Ma questo testo, e questo è vitalissimo e commovente, è anche una ricerca d’identità personale, una ricerca di radici e uno scavo nelle memorie lontane, un raccontarsi la propria storia, nella disarmante fiducia che «siamo sempre gli stessi ad ogni età» e che, felicemente, non si cresce più oltre l’adolescenza.
Tutto questo è un grumo di emozioni avviluppato attorno ad una mai dimenticata esperienza di vita e di luoghi, rimasta ardente e viva, incancellabile come la verità.
E tutto questo fa superare di slancio alcuni limiti di secondo piano come quello che a me sembra un uso un po’ standardizzato del dialetto napoletano, un’accentuazione del “colore locale” forse pleonastica, l’uso di generalizzazioni che s’identificano come “colte” (lo stare, di fatto, dalla parte dei “colti” contro la “cultura”, un Nietzsche troppo facile, gli incappucciati in fila, i troppi camorristi in Borsalino e occhiali neri, i professori che “tramano nell’ombra”).

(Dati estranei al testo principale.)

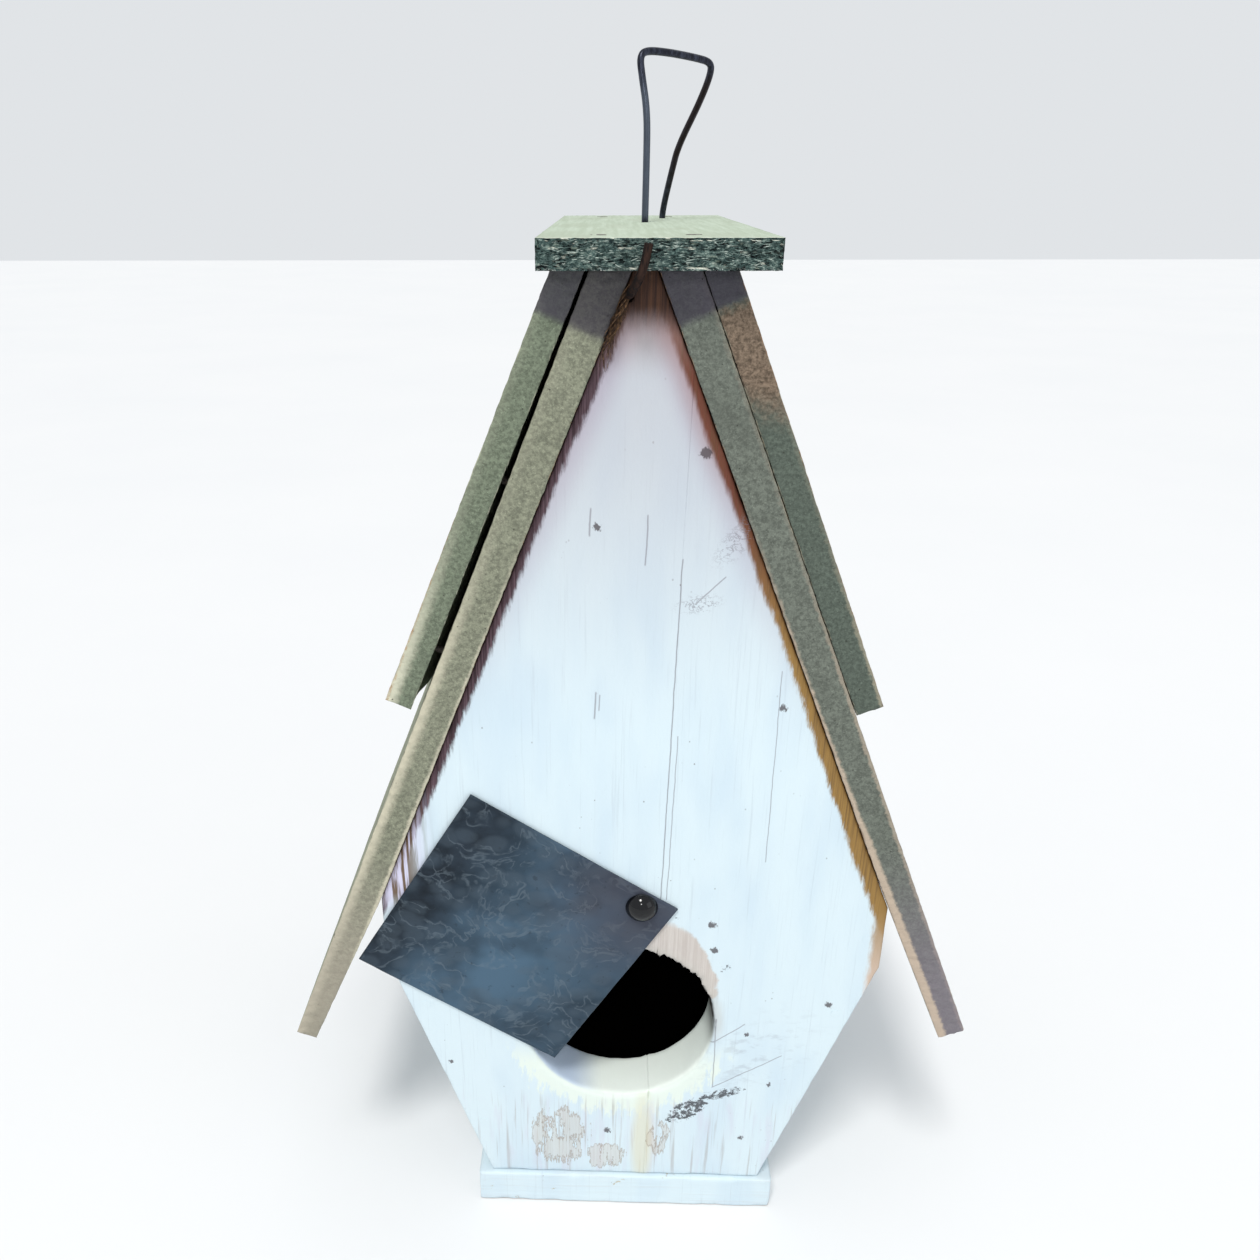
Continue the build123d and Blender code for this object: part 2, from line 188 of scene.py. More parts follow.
def board(name, loops, front_y, back_y, spacing, wear, relief, rows=(1.5 * MM, 6 * MM), seed=1):
    """A board whose outline is seen from the front, with worn edges and a surface with relief.

    wear(points) is the rounding of its edges, and relief(points, normals) moves its surface.
    """
    outer, holes = loops[0], loops[1:]
    rims = [resample(loop, spacing) for loop in loops]
    flat_rims = [drop_straight_points(loop) for loop in loops]
    rng = np.random.default_rng(seed)
    low, high = outer.min(0), outer.max(0)
    xs, zs = np.arange(low[0], high[0], spacing), np.arange(low[1], high[1], spacing * ROW_STEP)
    grid = np.array([(x + (row % 2) * spacing / 2, z) for row, z in enumerate(zs) for x in xs])
    grid += rng.uniform(-0.15, 0.15, grid.shape) * spacing
    insets = []
    for loop in rims:
        along = np.roll(loop, -1, 0) - np.roll(loop, 1, 0)
        across = np.stack([-along[:, 1], along[:, 0]], 1) / np.linalg.norm(along, axis=1)[:, None]
        insets += [loop + side * across * inset for side in (-1, 1) for inset in EDGE_INSETS]
    candidates = np.concatenate([*insets, grid])
    kept = inside(candidates, outer)
    for hole in holes:
        kept &= ~inside(candidates, hole)
    away = distance_to_loops(candidates, flat_rims)
    inset_count = sum(len(i) for i in insets)
    least = np.where(np.arange(len(candidates)) < inset_count, 0.2 * MM, 1.1 * MM)
    flat = np.concatenate([*rims, candidates[kept & (away > least)]])
    edges, start = [], 0
    for rim in rims:
        edges += [(start + i, start + (i + 1) % len(rim)) for i in range(len(rim))]
        start += len(rim)
    corners2, _, faces2, origins, _, _ = delaunay_2d_cdt([Vector(p) for p in flat], edges, [], 0, 1e-7)
    flat = np.array([tuple(p) for p in corners2])
    order = {}
    for new, olds in enumerate(origins):
        for old in olds:
            order[old] = new
    triangles = np.array([f for f in faces2 if len(f) == 3])
    middles = flat[triangles].mean(1)
    solid = inside(middles, outer)
    for hole in holes:
        solid &= ~inside(middles, hole)
    triangles = triangles[solid]
    distance = distance_to_loops(flat, flat_rims)

    def lay(depth, sign):
        """One face of the board, dropped back near its edges."""
        at = np.column_stack([flat[:, 0], np.full(len(flat), depth), flat[:, 1]])
        radius = wear(at)
        reach = np.clip(radius - distance, 0, None)
        at[:, 1] += sign * (radius - np.sqrt(np.clip(radius**2 - reach**2, 0, None)))
        return at

    front, back = lay(front_y, 1), lay(back_y, -1)
    points = [front, back]
    count = len(flat)
    faces = [tuple(t) for t in triangles] + [tuple(count + i for i in t[::-1]) for t in triangles]
    total, start = 2 * count, 0
    for rim in rims:
        ring = [order[start + i] for i in range(len(rim))]
        start += len(rim)
        near, far = front[ring], back[ring]
        shares = stepped(0, back_y - front_y, *rows, margin=8 * MM)[1:-1] / (back_y - front_y)
        previous = ring
        for share in shares:
            points.append(near + (far - near) * share)
            current = list(range(total, total + len(ring)))
            total += len(ring)
            faces += wall(previous, current)
            previous = current
        faces += wall(previous, [count + i for i in ring])
    mesh = bpy.data.meshes.new(name)
    mesh.from_pydata(np.concatenate(points).tolist(), [], faces)
    bm = bmesh.new()
    bm.from_mesh(mesh)
    loose = [v for v in bm.verts if not v.link_faces]
    bmesh.ops.delete(bm, geom=loose, context="VERTS")
    bmesh.ops.recalc_face_normals(bm, faces=bm.faces)
    bm.to_mesh(mesh)
    bm.free()
    push_along_normals(mesh, relief)
    mesh.shade_smooth()
    return link(name, mesh)


def wall(ring, following):
    """Quads between two rings with as many points."""
    size = len(ring)
    return [(ring[i], following[i], following[(i + 1) % size], ring[(i + 1) % size]) for i in range(size)]


def push_along_normals(mesh, relief):
    """Moves the points of a mesh out along their normals by relief(points, normals)."""
    points = read(mesh.vertices, "co")
    normals = read(mesh.vertex_normals, "vector", np.float32).astype(float)
    points += normals * relief(points, normals)[:, None]
    mesh.vertices.foreach_set("co", points.ravel())
    mesh.update()


def link(name, data):
    """An object with this data, in the scene."""
    piece = bpy.data.objects.new(name, data)
    bpy.context.scene.collection.objects.link(piece)
    return piece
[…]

Ma questi a me paiono dettagli secondari rispetto all’efficace rigore dei dialoghi e monologhi interiori, che sono il filo rosso del libro e che sostengono robustamente la narrazione. 
Il sogno sorridente della terra madre e dell’ultimo contadino di San Martino, vagheggiamento di un improbabile riscatto al di fuori della contemporaneità, affonda le sue radici mitiche e pulite  nella nuvola rosea dell’illusione, ma anche nel sottosuolo scavato e vuoto di Napoli.
Il libro si caratterizza come opera dai molteplici aspetti non sempre distinguibili, con guizzi rocamboleschi e ripiegamenti interiori: un’opera felicemente barocca, una bella favola noir e una mascherata sorridente e dolente insieme.